→ THE TASK: Below are entries to be transcribed exactly; exclude the pictures from the copy.

→ TASK INPUT:

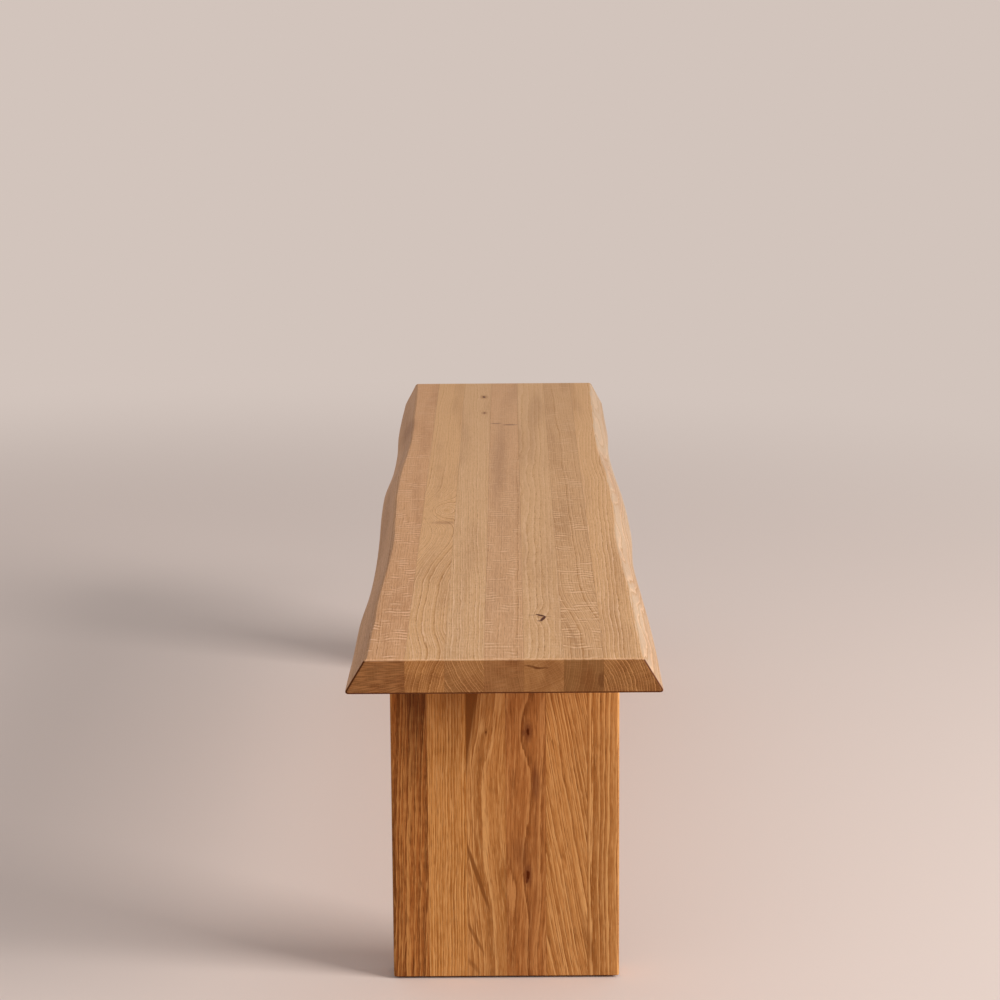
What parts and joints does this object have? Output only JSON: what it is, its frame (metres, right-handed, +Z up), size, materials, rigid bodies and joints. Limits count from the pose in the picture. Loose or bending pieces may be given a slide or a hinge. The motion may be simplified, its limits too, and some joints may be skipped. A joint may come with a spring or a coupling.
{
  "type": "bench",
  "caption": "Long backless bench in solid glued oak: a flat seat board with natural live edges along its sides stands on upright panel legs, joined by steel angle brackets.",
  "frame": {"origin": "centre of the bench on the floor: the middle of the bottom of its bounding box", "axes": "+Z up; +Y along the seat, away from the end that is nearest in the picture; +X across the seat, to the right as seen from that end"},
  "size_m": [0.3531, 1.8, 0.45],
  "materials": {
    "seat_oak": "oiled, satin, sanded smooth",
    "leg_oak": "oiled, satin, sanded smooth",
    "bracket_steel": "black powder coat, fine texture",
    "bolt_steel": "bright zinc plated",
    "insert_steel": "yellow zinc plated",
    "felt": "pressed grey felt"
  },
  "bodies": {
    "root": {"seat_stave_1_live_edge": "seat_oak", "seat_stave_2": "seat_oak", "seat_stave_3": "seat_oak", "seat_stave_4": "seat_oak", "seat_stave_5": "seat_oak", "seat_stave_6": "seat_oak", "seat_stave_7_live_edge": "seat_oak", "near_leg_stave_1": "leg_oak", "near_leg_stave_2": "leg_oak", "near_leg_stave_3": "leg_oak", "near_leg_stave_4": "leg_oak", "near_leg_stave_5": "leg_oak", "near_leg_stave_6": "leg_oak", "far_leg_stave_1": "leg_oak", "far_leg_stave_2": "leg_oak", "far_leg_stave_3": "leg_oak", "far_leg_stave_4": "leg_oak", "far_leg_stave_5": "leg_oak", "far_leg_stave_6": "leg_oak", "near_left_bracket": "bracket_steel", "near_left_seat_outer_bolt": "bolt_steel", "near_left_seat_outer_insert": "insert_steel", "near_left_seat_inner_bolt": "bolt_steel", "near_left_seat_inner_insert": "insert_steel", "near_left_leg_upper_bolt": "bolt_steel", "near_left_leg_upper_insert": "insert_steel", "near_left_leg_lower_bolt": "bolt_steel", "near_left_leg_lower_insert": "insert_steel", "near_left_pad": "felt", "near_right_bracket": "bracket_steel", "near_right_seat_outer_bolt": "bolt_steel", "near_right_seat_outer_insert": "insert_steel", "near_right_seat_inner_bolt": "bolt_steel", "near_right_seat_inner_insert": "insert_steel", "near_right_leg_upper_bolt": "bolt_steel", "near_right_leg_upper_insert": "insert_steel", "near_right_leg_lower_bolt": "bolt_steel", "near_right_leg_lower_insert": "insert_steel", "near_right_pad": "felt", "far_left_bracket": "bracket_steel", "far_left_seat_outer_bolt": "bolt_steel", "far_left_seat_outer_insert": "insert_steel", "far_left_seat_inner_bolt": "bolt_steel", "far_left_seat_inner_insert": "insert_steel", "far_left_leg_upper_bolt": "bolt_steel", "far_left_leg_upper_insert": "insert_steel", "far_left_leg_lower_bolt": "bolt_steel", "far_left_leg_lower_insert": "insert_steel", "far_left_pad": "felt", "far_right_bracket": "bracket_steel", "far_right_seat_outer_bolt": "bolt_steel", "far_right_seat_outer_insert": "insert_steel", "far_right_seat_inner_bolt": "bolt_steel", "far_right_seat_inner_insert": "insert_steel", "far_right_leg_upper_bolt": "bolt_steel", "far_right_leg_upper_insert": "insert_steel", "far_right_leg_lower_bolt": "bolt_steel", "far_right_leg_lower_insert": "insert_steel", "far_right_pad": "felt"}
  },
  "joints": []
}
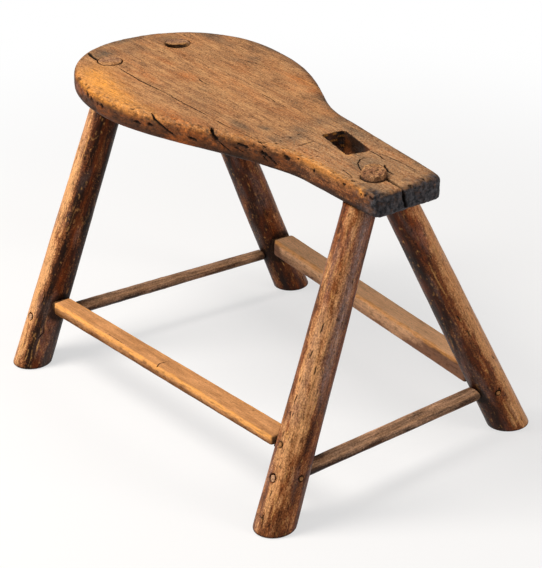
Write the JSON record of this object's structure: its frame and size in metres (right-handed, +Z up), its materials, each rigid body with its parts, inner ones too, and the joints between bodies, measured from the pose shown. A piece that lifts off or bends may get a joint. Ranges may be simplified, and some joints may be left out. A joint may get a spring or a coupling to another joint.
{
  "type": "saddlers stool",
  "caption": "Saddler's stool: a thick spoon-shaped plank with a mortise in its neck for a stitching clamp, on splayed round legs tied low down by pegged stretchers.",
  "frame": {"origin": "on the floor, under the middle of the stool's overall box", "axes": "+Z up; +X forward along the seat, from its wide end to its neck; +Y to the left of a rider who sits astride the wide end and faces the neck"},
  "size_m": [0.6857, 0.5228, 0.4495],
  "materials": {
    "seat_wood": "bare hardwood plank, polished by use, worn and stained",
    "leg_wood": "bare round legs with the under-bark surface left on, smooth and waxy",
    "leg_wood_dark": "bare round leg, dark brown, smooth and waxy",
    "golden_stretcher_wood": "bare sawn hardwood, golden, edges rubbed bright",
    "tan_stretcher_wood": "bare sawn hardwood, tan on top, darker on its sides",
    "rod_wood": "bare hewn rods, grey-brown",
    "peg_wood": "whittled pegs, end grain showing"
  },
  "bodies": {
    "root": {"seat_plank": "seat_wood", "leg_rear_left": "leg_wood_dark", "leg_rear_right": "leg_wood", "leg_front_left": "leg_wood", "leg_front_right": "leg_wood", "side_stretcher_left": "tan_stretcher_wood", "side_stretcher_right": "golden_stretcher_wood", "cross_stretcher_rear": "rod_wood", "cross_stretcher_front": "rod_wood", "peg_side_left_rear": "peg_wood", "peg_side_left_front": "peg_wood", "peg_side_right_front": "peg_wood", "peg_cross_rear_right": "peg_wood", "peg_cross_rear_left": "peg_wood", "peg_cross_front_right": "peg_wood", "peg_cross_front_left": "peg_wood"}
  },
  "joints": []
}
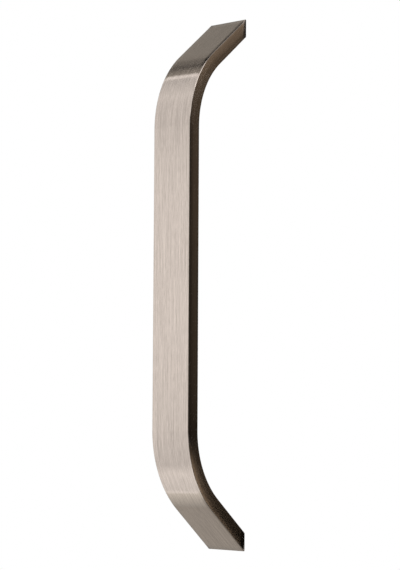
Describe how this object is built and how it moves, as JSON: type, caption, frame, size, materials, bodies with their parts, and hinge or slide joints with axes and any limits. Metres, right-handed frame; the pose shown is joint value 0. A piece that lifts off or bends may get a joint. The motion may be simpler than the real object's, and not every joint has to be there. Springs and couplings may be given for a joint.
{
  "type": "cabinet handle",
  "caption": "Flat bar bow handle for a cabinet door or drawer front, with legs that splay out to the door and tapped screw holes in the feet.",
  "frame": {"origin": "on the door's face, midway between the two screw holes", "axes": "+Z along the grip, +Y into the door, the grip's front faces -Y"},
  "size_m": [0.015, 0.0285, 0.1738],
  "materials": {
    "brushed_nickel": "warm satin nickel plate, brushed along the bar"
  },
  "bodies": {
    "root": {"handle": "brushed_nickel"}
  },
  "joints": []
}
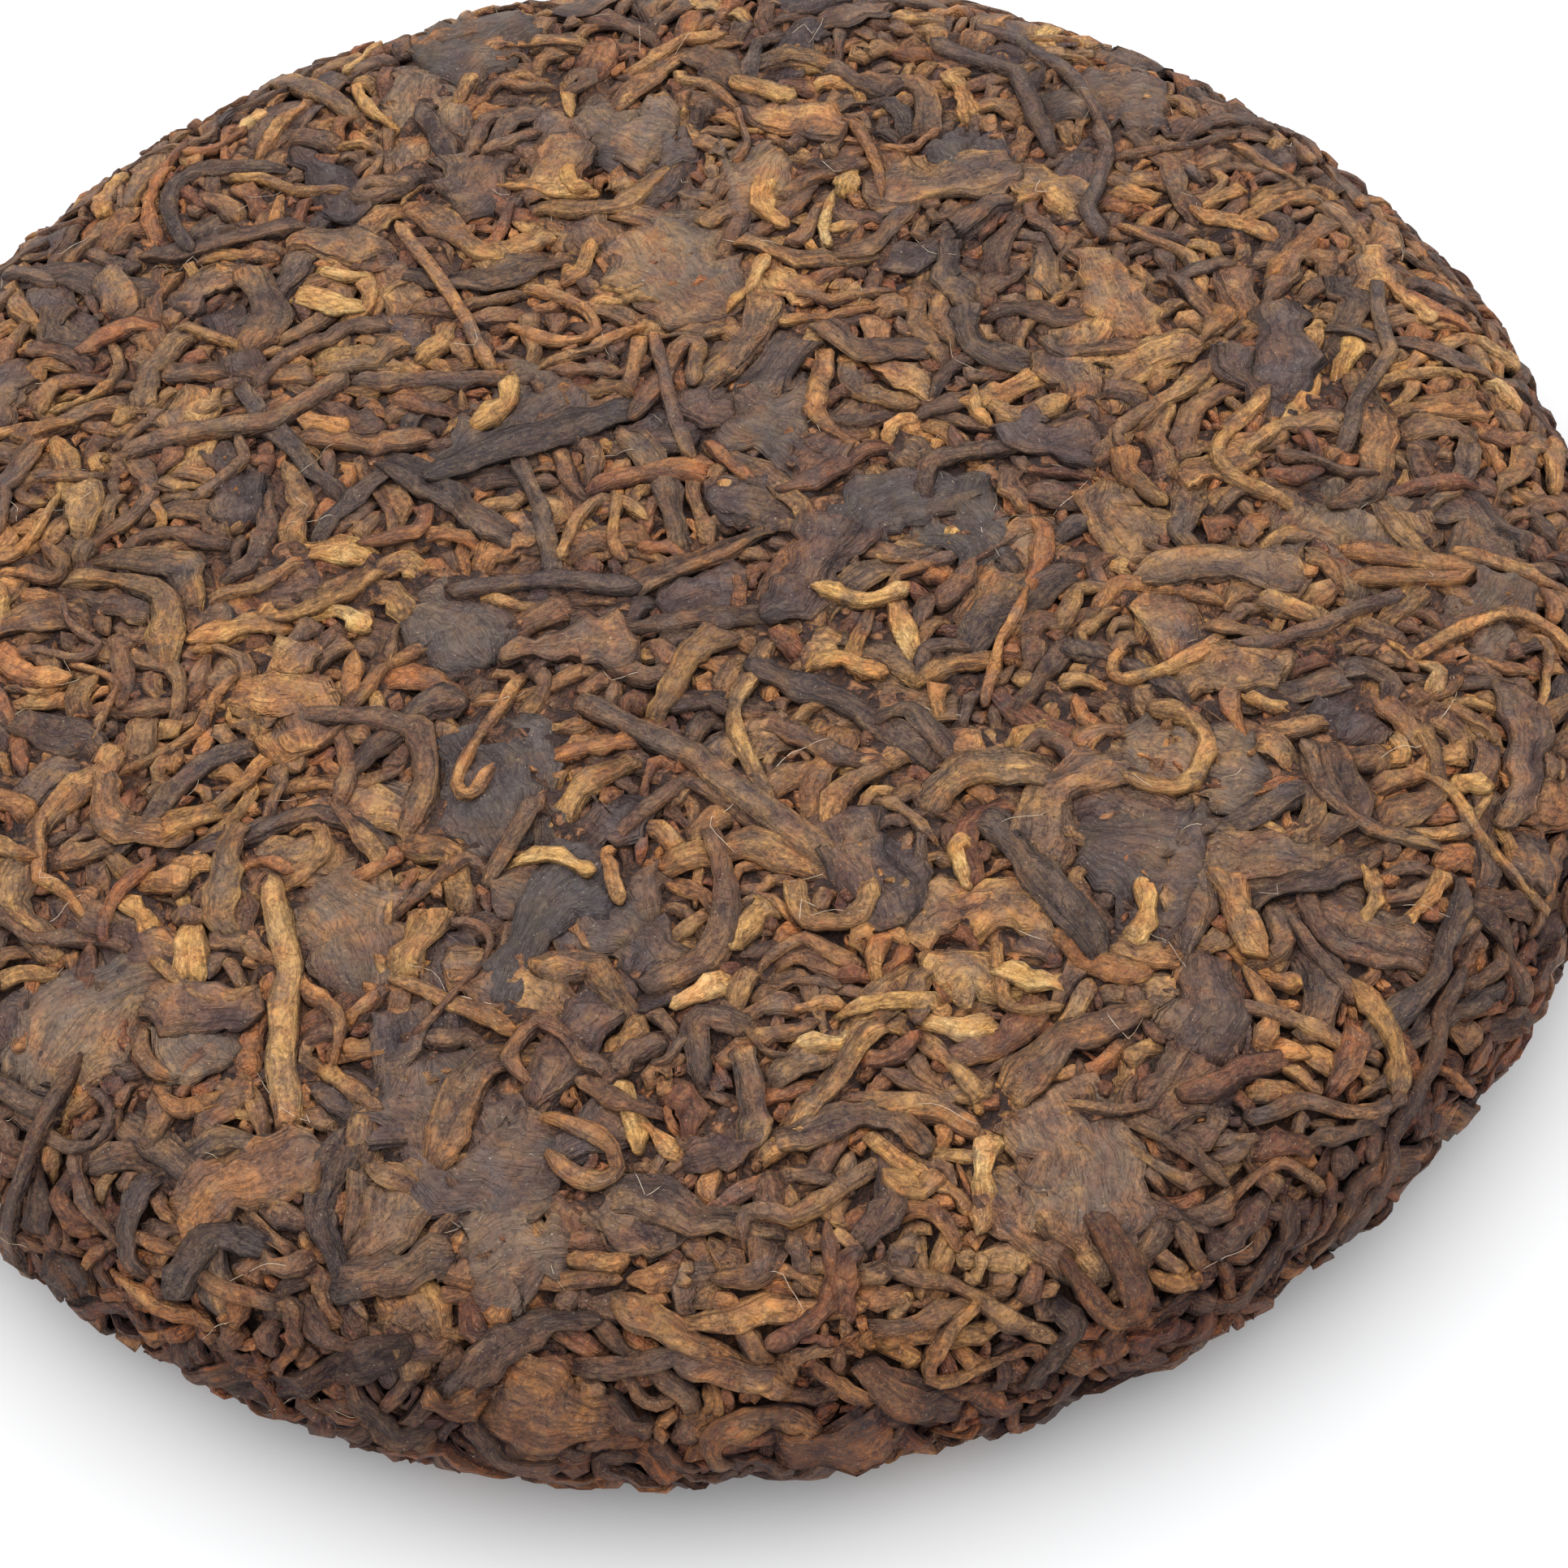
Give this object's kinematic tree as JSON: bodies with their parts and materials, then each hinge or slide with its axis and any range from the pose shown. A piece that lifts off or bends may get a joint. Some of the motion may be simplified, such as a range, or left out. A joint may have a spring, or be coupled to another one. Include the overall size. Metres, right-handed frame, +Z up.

→ PROBLEM SOLUTION:
What parts and joints does this object have? Output only JSON: what it is, its frame (metres, right-handed, +Z up), size, materials, rigid bodies and joints. Limits count from the pose in the picture. Loose or bending pieces may be given a slide or a hinge. The motion may be simplified, its limits too, and some joints may be skipped. A joint may come with a spring or a coupling.
{
  "type": "bench",
  "caption": "Long backless bench in solid glued oak: a flat seat board with natural live edges along its sides stands on upright panel legs, joined by steel angle brackets.",
  "frame": {"origin": "centre of the bench on the floor: the middle of the bottom of its bounding box", "axes": "+Z up; +Y along the seat, away from the end that is nearest in the picture; +X across the seat, to the right as seen from that end"},
  "size_m": [0.3531, 1.8, 0.45],
  "materials": {
    "seat_oak": "oiled, satin, sanded smooth",
    "leg_oak": "oiled, satin, sanded smooth",
    "bracket_steel": "black powder coat, fine texture",
    "bolt_steel": "bright zinc plated",
    "insert_steel": "yellow zinc plated",
    "felt": "pressed grey felt"
  },
  "bodies": {
    "root": {"seat_stave_1_live_edge": "seat_oak", "seat_stave_2": "seat_oak", "seat_stave_3": "seat_oak", "seat_stave_4": "seat_oak", "seat_stave_5": "seat_oak", "seat_stave_6": "seat_oak", "seat_stave_7_live_edge": "seat_oak", "near_leg_stave_1": "leg_oak", "near_leg_stave_2": "leg_oak", "near_leg_stave_3": "leg_oak", "near_leg_stave_4": "leg_oak", "near_leg_stave_5": "leg_oak", "near_leg_stave_6": "leg_oak", "far_leg_stave_1": "leg_oak", "far_leg_stave_2": "leg_oak", "far_leg_stave_3": "leg_oak", "far_leg_stave_4": "leg_oak", "far_leg_stave_5": "leg_oak", "far_leg_stave_6": "leg_oak", "near_left_bracket": "bracket_steel", "near_left_seat_outer_bolt": "bolt_steel", "near_left_seat_outer_insert": "insert_steel", "near_left_seat_inner_bolt": "bolt_steel", "near_left_seat_inner_insert": "insert_steel", "near_left_leg_upper_bolt": "bolt_steel", "near_left_leg_upper_insert": "insert_steel", "near_left_leg_lower_bolt": "bolt_steel", "near_left_leg_lower_insert": "insert_steel", "near_left_pad": "felt", "near_right_bracket": "bracket_steel", "near_right_seat_outer_bolt": "bolt_steel", "near_right_seat_outer_insert": "insert_steel", "near_right_seat_inner_bolt": "bolt_steel", "near_right_seat_inner_insert": "insert_steel", "near_right_leg_upper_bolt": "bolt_steel", "near_right_leg_upper_insert": "insert_steel", "near_right_leg_lower_bolt": "bolt_steel", "near_right_leg_lower_insert": "insert_steel", "near_right_pad": "felt", "far_left_bracket": "bracket_steel", "far_left_seat_outer_bolt": "bolt_steel", "far_left_seat_outer_insert": "insert_steel", "far_left_seat_inner_bolt": "bolt_steel", "far_left_seat_inner_insert": "insert_steel", "far_left_leg_upper_bolt": "bolt_steel", "far_left_leg_upper_insert": "insert_steel", "far_left_leg_lower_bolt": "bolt_steel", "far_left_leg_lower_insert": "insert_steel", "far_left_pad": "felt", "far_right_bracket": "bracket_steel", "far_right_seat_outer_bolt": "bolt_steel", "far_right_seat_outer_insert": "insert_steel", "far_right_seat_inner_bolt": "bolt_steel", "far_right_seat_inner_insert": "insert_steel", "far_right_leg_upper_bolt": "bolt_steel", "far_right_leg_upper_insert": "insert_steel", "far_right_leg_lower_bolt": "bolt_steel", "far_right_leg_lower_insert": "insert_steel", "far_right_pad": "felt"}
  },
  "joints": []
}
Write the JSON record of this object's structure: its frame and size in metres (right-handed, +Z up), its materials, each rigid body with its parts, inner ones too, and the joints between bodies, measured from the pose shown. A piece that lifts off or bends may get a joint. Ranges may be simplified, and some joints may be left out. A joint may get a spring or a coupling to another joint.
{
  "type": "saddlers stool",
  "caption": "Saddler's stool: a thick spoon-shaped plank with a mortise in its neck for a stitching clamp, on splayed round legs tied low down by pegged stretchers.",
  "frame": {"origin": "on the floor, under the middle of the stool's overall box", "axes": "+Z up; +X forward along the seat, from its wide end to its neck; +Y to the left of a rider who sits astride the wide end and faces the neck"},
  "size_m": [0.6857, 0.5228, 0.4495],
  "materials": {
    "seat_wood": "bare hardwood plank, polished by use, worn and stained",
    "leg_wood": "bare round legs with the under-bark surface left on, smooth and waxy",
    "leg_wood_dark": "bare round leg, dark brown, smooth and waxy",
    "golden_stretcher_wood": "bare sawn hardwood, golden, edges rubbed bright",
    "tan_stretcher_wood": "bare sawn hardwood, tan on top, darker on its sides",
    "rod_wood": "bare hewn rods, grey-brown",
    "peg_wood": "whittled pegs, end grain showing"
  },
  "bodies": {
    "root": {"seat_plank": "seat_wood", "leg_rear_left": "leg_wood_dark", "leg_rear_right": "leg_wood", "leg_front_left": "leg_wood", "leg_front_right": "leg_wood", "side_stretcher_left": "tan_stretcher_wood", "side_stretcher_right": "golden_stretcher_wood", "cross_stretcher_rear": "rod_wood", "cross_stretcher_front": "rod_wood", "peg_side_left_rear": "peg_wood", "peg_side_left_front": "peg_wood", "peg_side_right_front": "peg_wood", "peg_cross_rear_right": "peg_wood", "peg_cross_rear_left": "peg_wood", "peg_cross_front_right": "peg_wood", "peg_cross_front_left": "peg_wood"}
  },
  "joints": []
}
Describe how this object is built and how it moves, as JSON: type, caption, frame, size, materials, bodies with their parts, and hinge or slide joints with axes and any limits. Metres, right-handed frame; the pose shown is joint value 0. A piece that lifts off or bends may get a joint. The motion may be simpler than the real object's, and not every joint has to be there. Springs and couplings may be given for a joint.
{
  "type": "cabinet handle",
  "caption": "Flat bar bow handle for a cabinet door or drawer front, with legs that splay out to the door and tapped screw holes in the feet.",
  "frame": {"origin": "on the door's face, midway between the two screw holes", "axes": "+Z along the grip, +Y into the door, the grip's front faces -Y"},
  "size_m": [0.015, 0.0285, 0.1738],
  "materials": {
    "brushed_nickel": "warm satin nickel plate, brushed along the bar"
  },
  "bodies": {
    "root": {"handle": "brushed_nickel"}
  },
  "joints": []
}
Give this object's kinematic tree as JSON: bodies with their parts and materials, then each hinge or slide with its axis and any range from the pose shown. A piece that lifts off or bends may get a joint. Some of the motion may be simplified, such as a range, or left out. A joint may have a spring, or be coupled to another one. Include the overall size. Metres, right-handed frame, +Z up.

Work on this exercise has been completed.